I wish you three good working days, in the
service of the Memory of the World.
As human beings, one of our most characteristic features is our ability to develop and use a language. With our language as a tool, we can communicate with other human beings. We can also collect contemporary and past knowledge and bring this with us into the future. Based on language, and in particular on the written language, we have been able to increase the amount of human knowledge and wisdom through the centuries and millenias.
Through the ages the types of information-carriers used have changed. From clay tablets in ancient Assyria and Babylonia, to bones and turtle shells in China, through pottery, various types of metal, papyrus, parchment and paper, until we today at the end of the century and at the beginning of a new millenium, have developed a new communications device. More powerful than the world has ever seen is the computer and the electronic networks. Although the forms of the information carriers have changed considerably, the basic process of bringing information from one generation to the next, still remains.
Western civilisation has for the last 500 years been dominated by Johan Gutenberg's invention of the movable types and the enormous increase of print on paper as a consequence of this. But, as this conference will show us, man has been collecting knowledge long before the print on paper era, and at the end of the 20th century, we have developed a wide variety of new media, like films, videograms, sound recordings, radio and television broadcasting. And the most powerful instrument of all - the computer, and the possibility of digital storage and dissemination of information through a global net, also named 'the information super highway'.

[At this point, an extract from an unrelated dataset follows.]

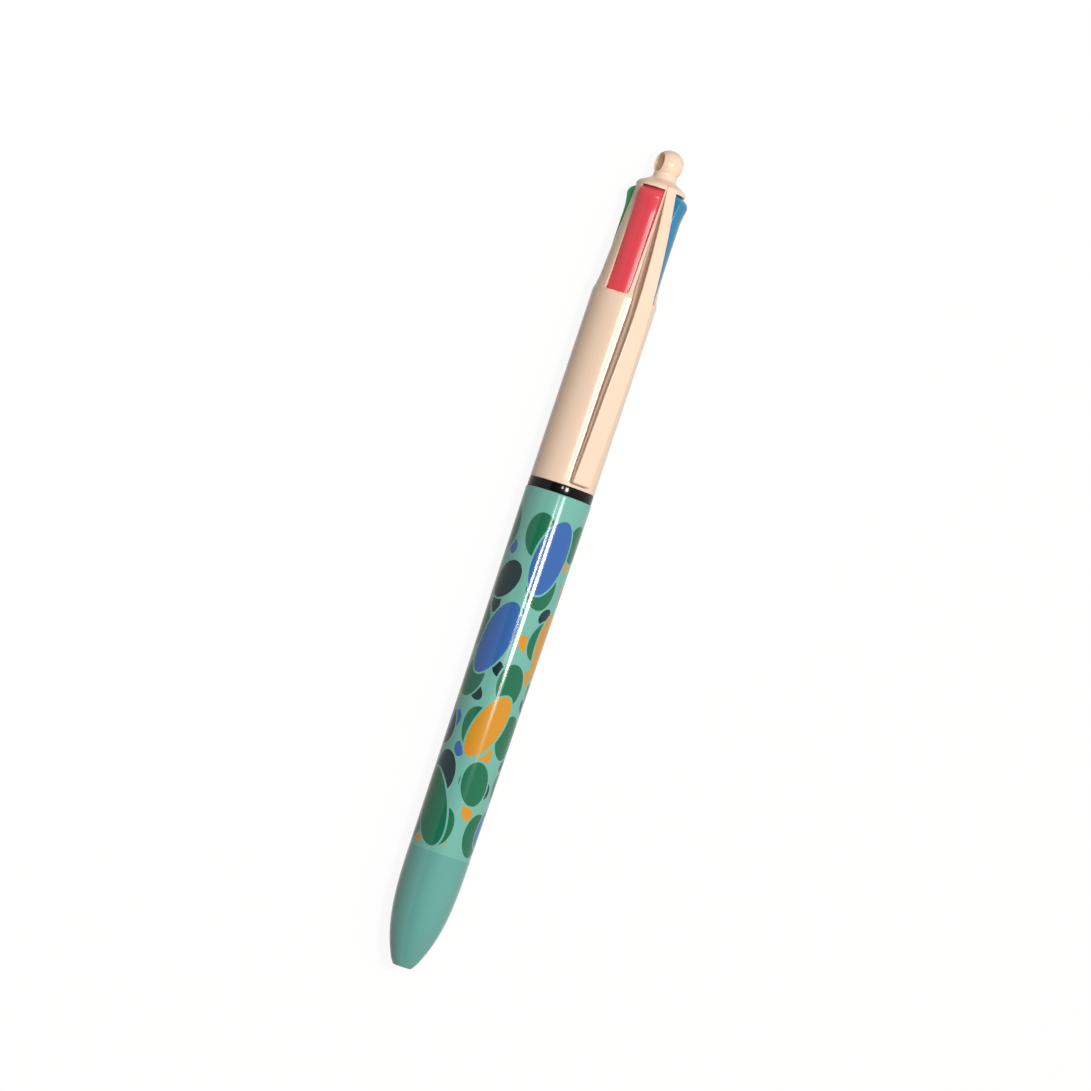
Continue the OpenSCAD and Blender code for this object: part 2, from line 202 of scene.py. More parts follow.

Together, these collections of human knowledge and expressions represent the collective memory of the peoples of the world. They are of vital importance in order to preserve cultural identities and build bridges between the past and the present as well as in shaping the future. The documentary heritage, as we find it in libraries, archives and museums all over the world, is a major part of this collective memory, and it reflects the diversity of peoples, languages and cultures. But, as this conference will clearly show, these memories are very fragile. The reasons are many and varied. A substantial portion of the world's documentary heritage is constantly under attack from enemies such as acid paper that slowly burns itself to destruction, and attacks from light, heat, humidity or pollution on leather bindings, parchment, film and magnetic tape.
But what is worse, is that aggression and wars to an increasing degree are based on cultural conflicts. Thus destruction of cultural heritage becomes a terrible weapon which is used without considering that he who destroys the cultural manifestations of a people in fact reduces the common cultural heritage of mankind.
It is deeply depressing to consider the fact that behind the destructions we find human minds and human beings. How many treasures known and unknown, have vanished in Alexandria, Bucharest, Iraq and, of late in Sarajevo? Whole sections of the memory of the world have been effaced. But, ironically, the fires of war preserved the clay tablets from the temple library in Assyria so that the scriptures on clay have survived through 5000 years until today. The words of Akiba ben Joseph come to my mind, his last words at the stake when the Torah was being burned: 'The paper burns, but the words fly away.' We may safely say that war, intolerance and the suppression of the free word have by far caused the most serious damages to the memory of mankind. But nature has also taken its toll - through floods in Venice and Florence, earthquakes in California and South-East Asia, the catastrophe that covered Pompei in ashes, as well as temperature, climate, bugs and worms in tropical areas. And last, but not least, the human beings themselves, not paying enough attention and not taking enough care when using valuable and unique collections, and in doing so, destroying the originals for later preservation and use.
This was the challenge that made UNESCO launch the 'Memory of the World' Programme in 1992 which has four specific objectives:
The UNESCO programme is primarily concerned with documentary heritage of worldwide significance, but the guidelines for the programme and the framework for the practical and technical development are also well suited for the encouragement of this kind of work on the national and regional levels.
Norwegian authorities are highly concerned about safeguarding collections in museums, archives and libraries. Our endeavours in this respect must be coordinated with a view to achieving the best basis for collecting, organising, preserving and ensuring access to this particular knowledge for coming generations. Our approach in this connection must be user friendly as well as economically viable.
To Norway with its strongly decentralised cultural infrastructure the information technology is a blessing indeed. Ultimately our national cultural institutions will be institutions for the whole nation.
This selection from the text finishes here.